Salt Lake County Republican Chairman Chad Bennion was even more blunt, calling Gill’s record “weak” and suggesting the D.A.’s upbringing in India, where Gill has discussed witnessing injustices, may be tainting his current performance. Bennion said Gill has been “letting criminals off” — a reference to the scores of cases that have been dismissed over concerns about West Valley City’s Narcotics Unit — while coming down hard on police officers.

Salt Lake County District Attorney, Sim Gill

The cases in question were dismissed by Gill after it came to light that members of the now disbanded West Valley Police narcotics unit were mishandling and mis-labelling evidence, as well as possibly missing drugs and money. Back then, Gill declined to identify the officers in question, but they turned out to be the same officers as shot Willard.

Any second year law student can tell you that evidence that has been contaminated by improper handling will make it impossible to use in court.  Any defense lawyer worth his bar license would have a field day with the best prosecutor using mishandled and tainted evidence.

But that’s not the worst of what Bennion said. Up to now, anything Bennion said about the cases could be written off to being poorly informed. However, it’s attacking Gill for his “upbringing in India” when Bennion begins to show evidence of a less than objective perspective.

I’m not sure whether that has the taint of racism or is just an effort to color Gill’s performance as biased. I’m inclined to note, however, that if Gill is biased, he’s done a remarkable job of keeping his comments  restrained and on topic. In short, he’s limited himself to the performance of his duties, leaving color commentary to others.

To pile it on, Bennion called Gill a “cop hater” and when asked by the press said he stood by his comments, earning himself another day in the news. It smacks of someone looking towards the next election more than the interests of truth and justice. Which, after all, is why Bennion may be counting himself lucky. Salt Lake County is no longer safely Republican, and Bennion has a lot of lost ground to make up.

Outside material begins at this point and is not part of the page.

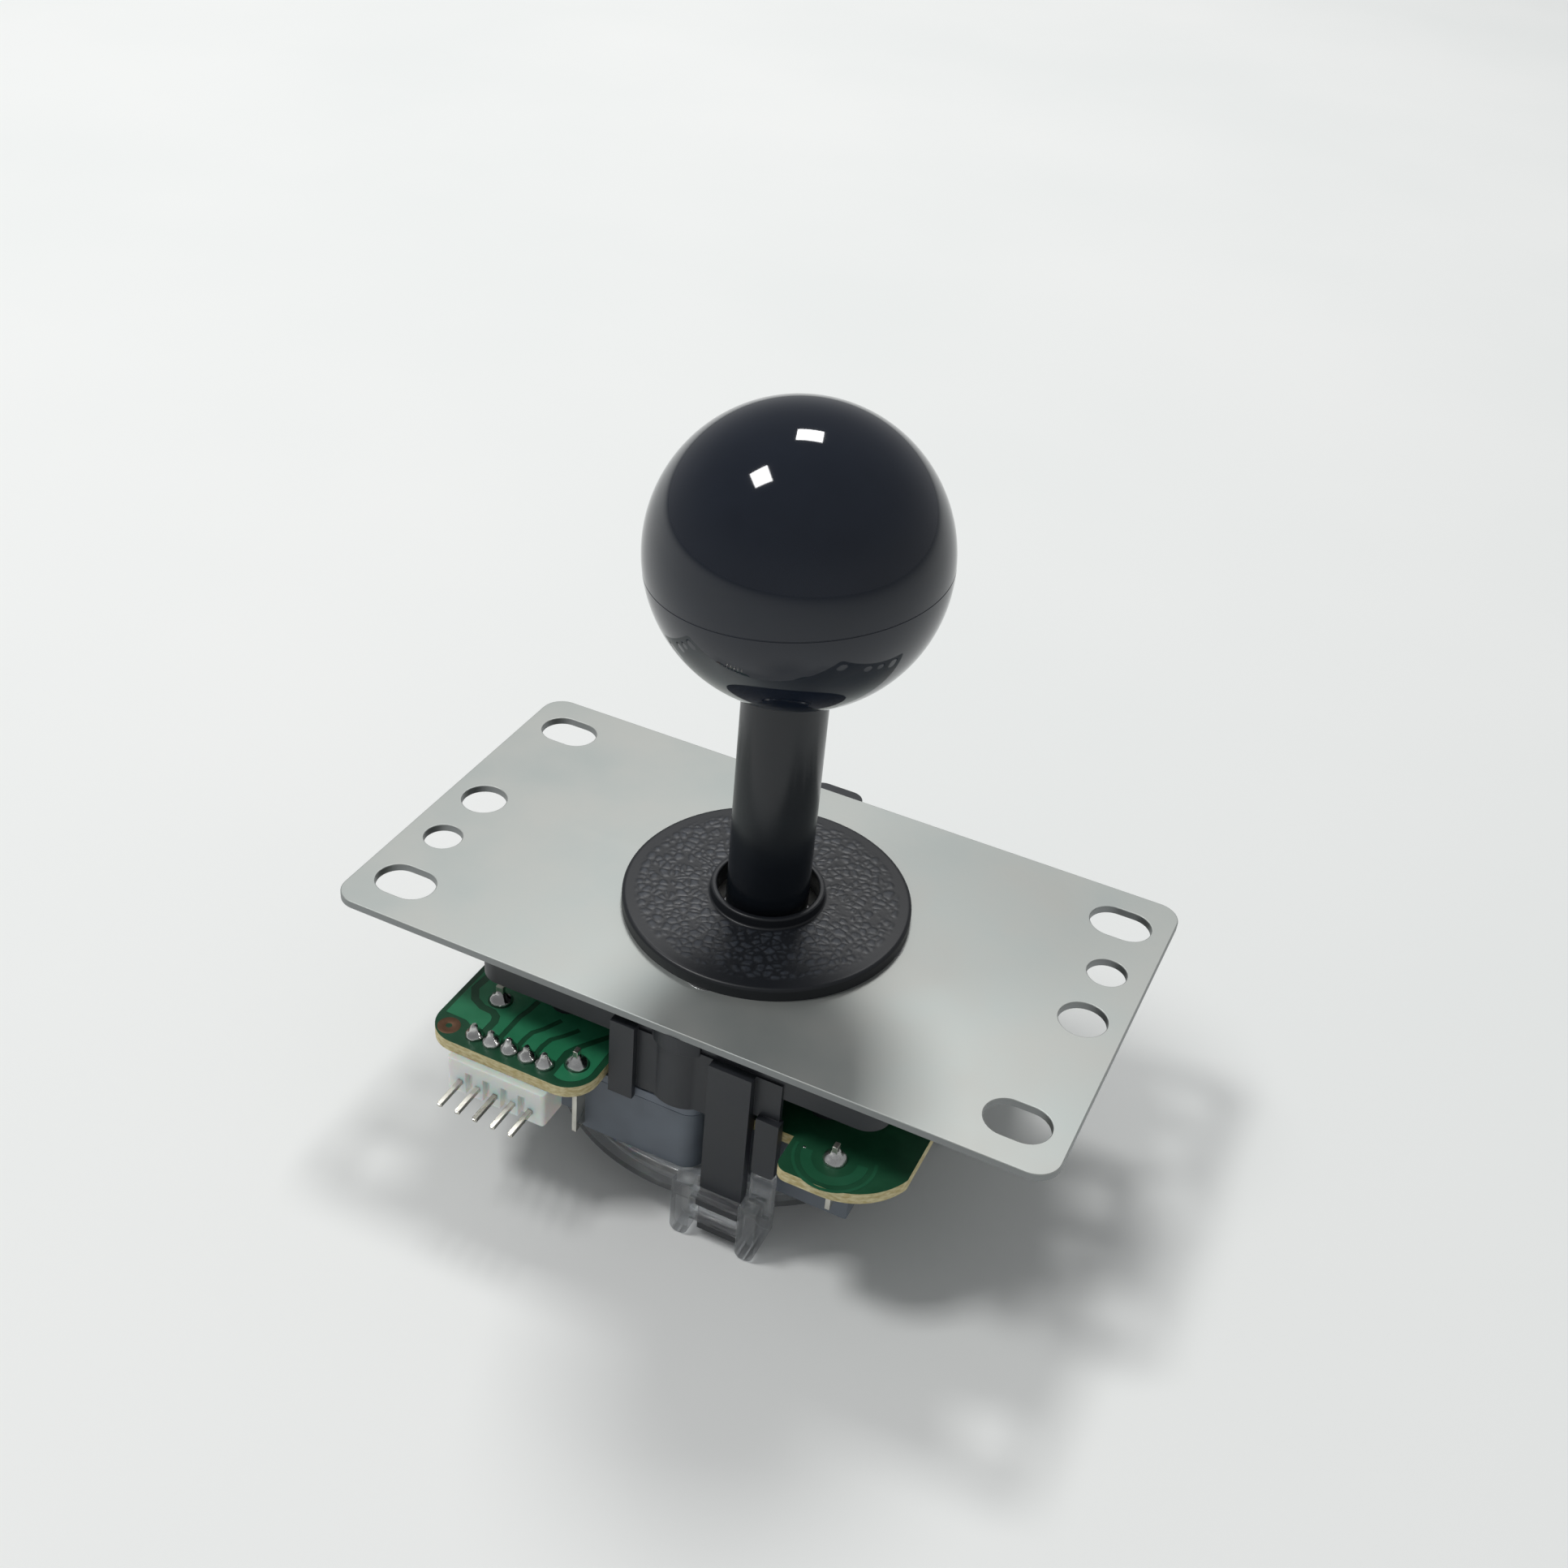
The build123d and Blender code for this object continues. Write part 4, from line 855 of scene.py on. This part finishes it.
def floorSheet():
    # Matt white laminate table: even, with a faint broad shine.
    material, tree, shader = startMaterial("paleTableLaminate", stage["floorColours"][0], 0.6, IOR=1.45,
                                           Specular_IOR_Level=0.2)
    mottle(tree, shader, stage["floorColours"], 180.0, (0.55, 0.65))
    mesh = bpy.data.meshes.new("tableTop")
    half = stage["floorSize"] / 2
    level = cadBox[0][2]
    corners = [(-half, -half, level), (half, -half, level), (half, half, level), (-half, half, level)]
    mesh.from_pydata(corners, [], [(0, 1, 2, 3)])
    mesh.materials.append(material)
    linkedObject("tableTop", mesh)


# Two square ceiling lamps, where the ball's two highlights show them.
ceilingLamps = {"backLamp": ((-0.30, 0.72, 1.35), 20), "leftLamp": ((-0.63, -0.34, 1.39), 35)}


def lampSquare(name, place, turnDeg):
    light = bpy.data.lights.new(name, "AREA")
    light.shape = "SQUARE"
    light.size = stage["lampSide"]
    light.energy = stage["lampPower"]
    lamp = linkedObject(name, light)
    lamp.location = place
    lamp.rotation_euler = (0, 0, math.radians(turnDeg))


def paleSky():
    # Paler near the horizon and dimmer overhead, as a room with light walls.
    world = bpy.data.worlds.new("room")
    world.use_nodes = True
    tree = world.node_tree
    direction = addNode(tree, "ShaderNodeTexCoord").outputs["Generated"]
    apart = addNode(tree, "ShaderNodeSeparateXYZ", {"Vector": direction})
    fade = addNode(tree, "ShaderNodeMapRange", {"Value": apart.outputs["Z"], "From Min": 0.05,
                                                "From Max": 0.6, "To Min": stage["skyLow"],
                                                "To Max": stage["skyHigh"]},
                   interpolation_type="SMOOTHSTEP")
    background = tree.nodes["Background"]
    background.inputs["Color"].default_value = linearColour(stage["skyColour"])
    tree.links.new(fade.outputs["Result"], background.inputs["Strength"])
    bpy.context.scene.world = world


# Place in metres and turn in degrees, fitted to the plate's outline and holes.
photoView = {"sensor": 36.0, "lens": 41.344, "place": (0.068313, -0.163441, 0.145333),
             "turn": (54.3168, -4.4535, 25.6267), "near": 0.01, "far": 50.0}


def photoCamera():
    camera = bpy.data.cameras.new("camera")
    camera.sensor_width = photoView["sensor"]
    camera.lens = photoView["lens"]
    camera.clip_start = photoView["near"]
    camera.clip_end = photoView["far"]
    holder = linkedObject("camera", camera)
    holder.location = photoView["place"]
    holder.rotation_euler = Euler([math.radians(angle) for angle in photoView["turn"]])
    bpy.context.scene.camera = holder


floorSheet()
for lampName, (place, turn) in ceilingLamps.items():
    lampSquare(lampName, place, turn)
paleSky()
photoCamera()
bpy.context.scene.view_settings.view_transform = "Standard"
print("stage, lamps and camera made")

I know Bennion, and I like him. He’s a reasonable guy. But I can’t imagine what would possess him to attack Gill in such crude terms. Gill’s motives are immaterial to the results of the investigation or the dismissal of cases, a fact that should have some bearing on how Bennion should be representing his party in his public discourse, especially when criticizing the findings. If Bennion wants to uphold the rule of law, as well as prove that the Republican Party in Salt Lake County is as interested in justice and keeping cops accountable as it is in winning elections, then Bennion should apologize and more carefully describe his criticisms of Gill’s investigation.

About Daniel Burton

Daniel Burton lives in Holladay, Utah, where he practices law by day and everything else by night. You can follow him on his blog PubliusOnline.com where he muses on politics, the law, books and ideas. He is active on social media, Republican politics, and has been named to PoliticIt’s list of the “Top-50 Utah Political Opinion Leaders” on Twitter.

Comments

  1. Ryan Jenkins says:

    ABSOLUTELY WELL SAID DANIEL!!! (Notice I am shouting)

  2. I don’t know Sim Gill, but I spent a few years working with his dad. His father is a good man. I know many of the leaders of the Sikh temple in Utah.

    I think Chad Bennion is badly referring to what Sim himself has said, but not doing a great job of doing it, or the press is not connecting the dots.

    http://voicesofutah.wordpress.com/2012/03/08/from-india-to-district-attorney-sim-gill-fights-for-salt-lake-county/

    (from that account)
    Gill, 52, spoke in a faint Indian accent of a formative moment from his youth, to a classroom of 13 students recently at the University of Utah. At the age of “eight or nine” in his native India, Gill said, he witnessed the brutal beating of a man accused of stealing jewelry from a neighbor’s home, and in the end, the beating of an innocent man.

    “That left a very strong impression on me,” Gill said, “that when you have that authority, when you have that power, when you have that capacity to alter and impact people’s lives, you have to really use that with a great level of deference and responsibility.”

    I believe Utah has seen a large problem from Ogden to other places in the state of an abuse of power by a few members of the police, based on the 4th amendment and state law. I have no problem with Sim Gill calling them on it.